Isabella kemanından harika tınıları çıkartmaya başladığı ilk andan itibaren ne derece usta bir müzisyen olduğunu gösterdi. Dengeli ve bir parça akademik icrası eser için biçilmiş kaftandı. Yoğunluk eserin başından sonuna hiç düşmeden devam etti. Kemanından çıkardığı ses hakikaten anlatılmaya değer.
Çağımızın efsane kemancısı Itzhak Perlman bir röportajında eski nesil kemancıların hepsinin kendine has bir tınısı olduğundan ve ne yazıkki günümüz kemancılarının bu özelliği yitirdiğinden yakınıyordu. “Menuhin’i, Stern’i veya Heifetz’i dinlediğininzde hepsinin ayrı bir ses karakteri olduğunu hemen farkeder ve kimin çaldığını anlarsınız” diyordu. Ben Isabella Van Keulen’i dinlerken geçekten de kendine özgü bir karakteri olduğunu hemen fark ettim. Hem yorumculuğuyla hem ciddiyeti ve tekniğiyle eskinin büyük ustalarına yakışır bir evlat olduğunu gösterdi. Bu eserde orkestra da gerçek karakterini bularak daha derli toplu bir yorum ortaya çıkardı. Belki de Isabella’nın havası orkestra’yı da etkiledi. Böyle romantik bir düşünce de tam olarak bu esere yakışır doğrusu. Isabella’nın kullandığı enstürmana da değinmek gerekir doğrusu. Konserden sonra yapımcısını öğrenmeye fırsatım olmadı ancak sıcak ve koyu tonuyla bana bir Guarnerius’u anımsattı. Yeniden ayağa kalkan orkestrasıyla birlikte şef Goetzel’in de toparlandığını söylemek gerek ancak bazen fazla teatral olmaktan da kaçamadı sanırım. Hakkını teslim etmem gereken bir başka kişi de orkestranın arpistiydi. Konser kitapçığından ismini gördüğüm kadarıyla İpek Mine Sonakın –eğer isim konusunda yanılıyorsam beni affetsin- arp partisini hemen farkedilir bir başarıyla çaldı. Ufak tefek noktalar dışında tertemiz bir icrası vardı. Konçerto bittikten sonra sanatçılar uzun süre alkışlandı. Fakat ara verilip fuayeye çıktığımda
anladım ki dinleyicilerin çoğu Isabella Van Kuelen için benimle aynı hayranlığı paylaşmıyorlardı. Hatta bir müzik esleştirmeninin kemancıyı beğenmediğini söyleyip ardından da bis yapmamasına kızdığını eklemesi bana komik geldi. Takılmak için ne gereksiz bir nokta!

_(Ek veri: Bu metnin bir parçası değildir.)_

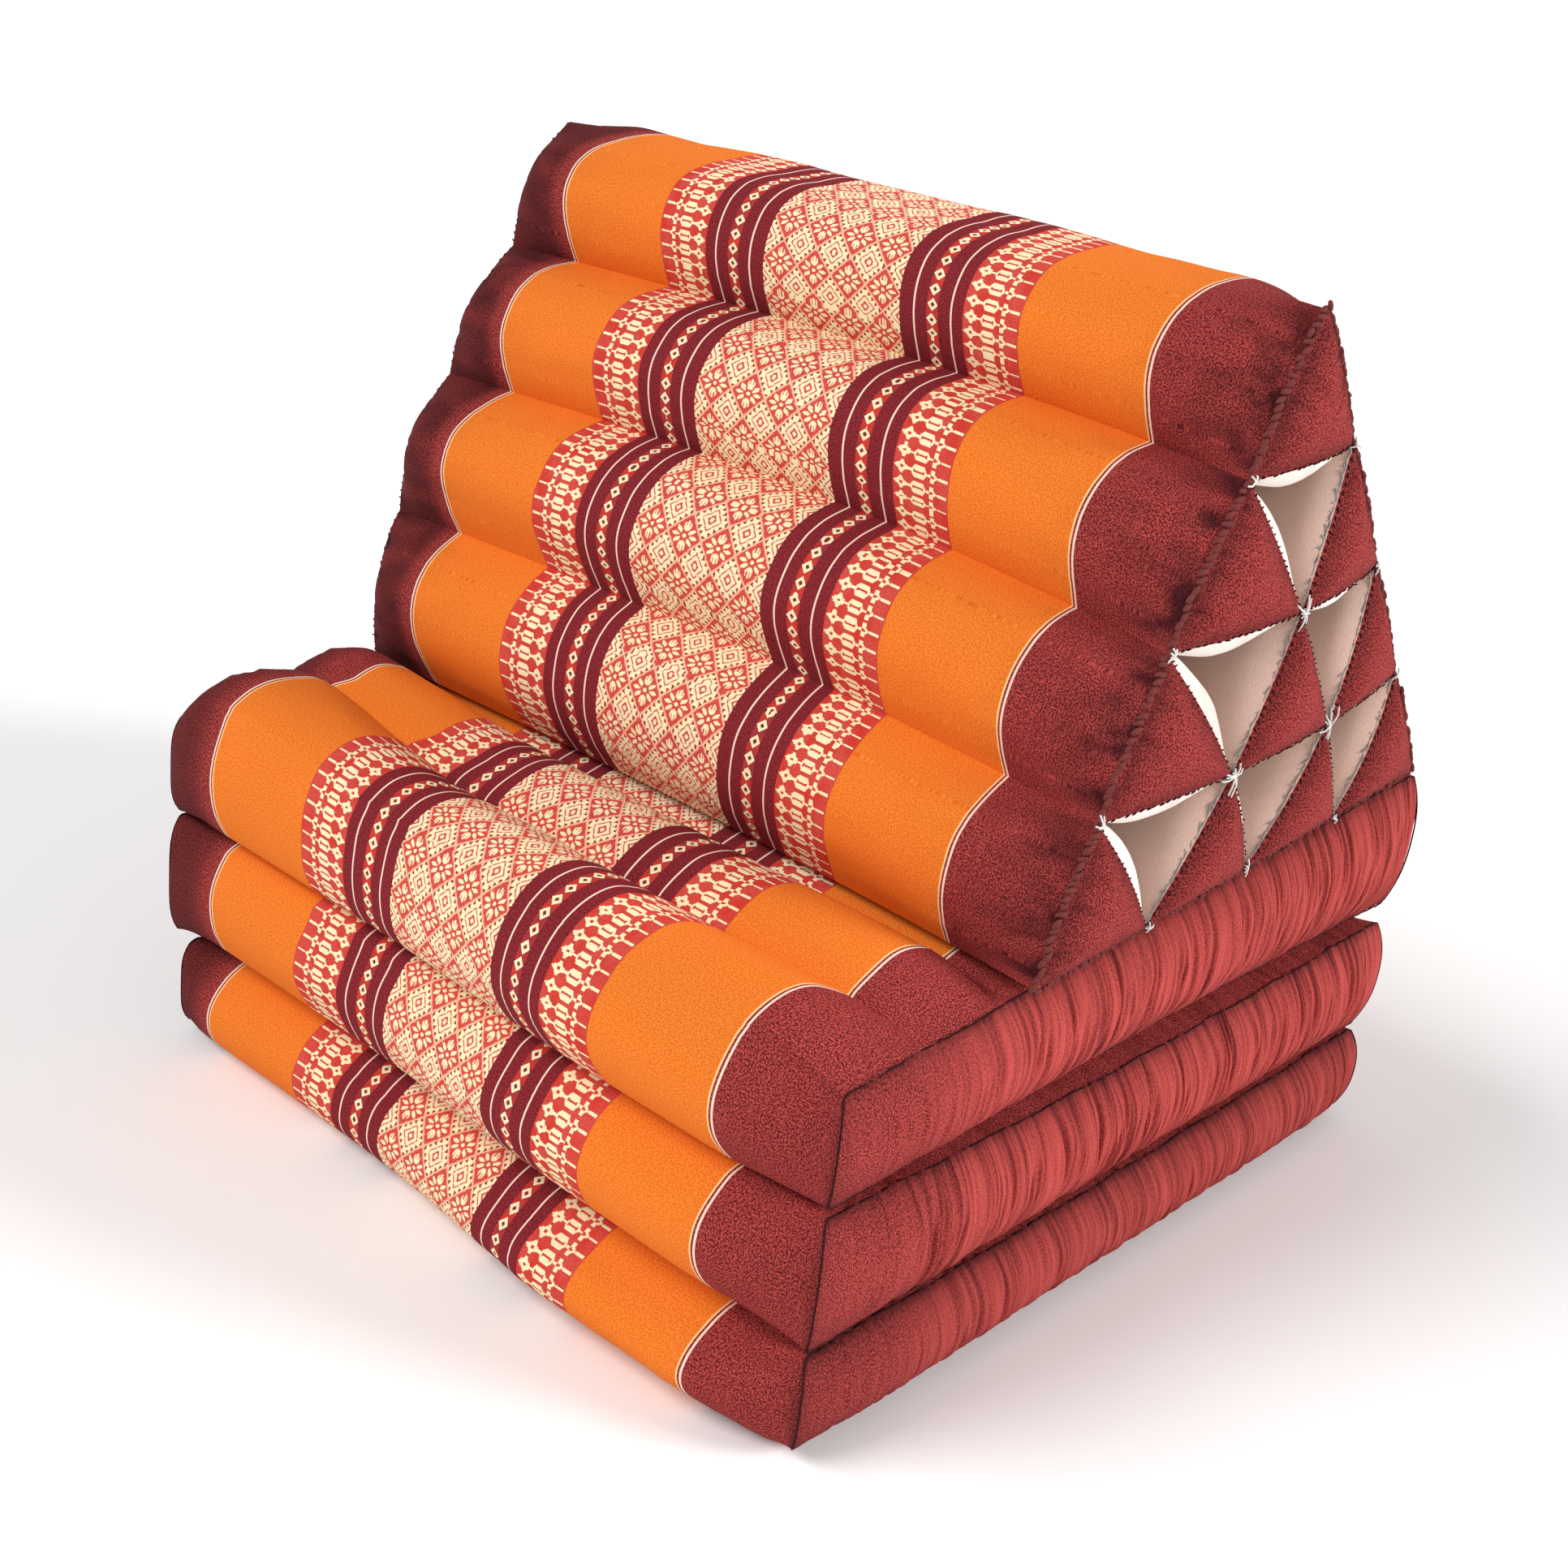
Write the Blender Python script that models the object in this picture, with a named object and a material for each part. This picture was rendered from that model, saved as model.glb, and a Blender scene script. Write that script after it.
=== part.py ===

İkinci bölümdeki Şostakoviç’in beşinci senfonisi için fazla söz söylemeye gerek yok. Orkestra bekleneni fazlasıyla verdi. Eseri olması gerektiği gibi çaldı ve gecenin sonunda damağımızda hoş bir tat bıraktı.
Konserin Sonunda...
Konserin ardından söylenebilecek söz eksiklerine rağmen artılarının daha fazla olduğu ve gerçekten de kaçıranların üzülmesini gerektirecek kalitede bir müzik olayı olduğuydu. Isabella Van Keulan beni kendine hayran bırakan yorumuyla konserden sonra hemen bende olmayan kayıtlarını edinmeye itti. Konser her zaman dinleme fırsatı bulamadığımız eserleri dinleme fırsatını da bize sundu. Salonlarımızda Beethoven ve Bach’ın pekçok eserini dinleme şansı bulurken bir Şostakoviç senfonisini ne kadar aralıklarla dinleyebiliyoruz bilmiyorum. Korngold için konuşmuyorum bile. Konser bu yönüyle benim için gerçek bir şanstı. Eğer yazının tamamını okuyup buraya kadar geldiyseniz bu gün, güne Korngold’un bir eseriyle başlamaya ne dersiniz?